I half-smile in your direction as I pass, detached, as I would any other stranger in any other public space.

In my periphery, I notice you exhale strongly and turn your attention back to the boy.

Rumi is My New Passion.

Expect many quotes.

This one seems apt for this journal, for this me:

The soul which cannot endure fire and smoke won't find the Secret.
- Diwan, Ode 887

Sunday, September 03, 2006

Still Waters?

I flip through the catalog for Uniworld, dreaming of a river cruise. I’d be happy on any of the offered trips. (As destinations go, I’m not picky, although if the trip is going to last for more than, say, three or four days, indoor plumbing is a must.) This service seems unique, somewhat off the beaten path. Usually when I think of cruises I picture a floating circus and immigrant workers being exploited with the goal of my satisfaction and pleasure.
While I can’t attest for the working conditions at Uniworld, the boats themselves (yes, boats – they do not look like ships) convey none of that sense of overwhelmed-ness. On the contrary, they appear intimate, private. The shared glance between lovers in a crowded room.
Yes, the environment looks lovely, and the food looks divine.
But what of the passengers? A growing sense of dismay creeps over me as I notice that almost to a person, the women look like clones of each other, extending across the lifespan.
Short sensible hair. Loafers. Wardrobe from Chicos (or, for the more adventurous, perhaps Anthropologie). Blank, and most assuredly fake smiles. Did I mention loafers?
I wonder what kinds of things these women think about. Is there passion?
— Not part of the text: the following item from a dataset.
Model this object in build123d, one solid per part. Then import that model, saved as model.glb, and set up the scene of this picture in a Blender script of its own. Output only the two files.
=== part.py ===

Lust? (for the man, or even life itself?) Is the Perfect Storm raging about behind the façade of Lake Placid, as is the case for me?
I wonder how out of place I would feel in this lovely intimate environment surrounded by women with whom on the surface anyway, it would appear as if we would have nothing to talk about, no common ground.
I think I would order room service a lot, and explore, and flirt with the staff. Always have a Plan B. Try to ensure that it includes some measure of spontaneity.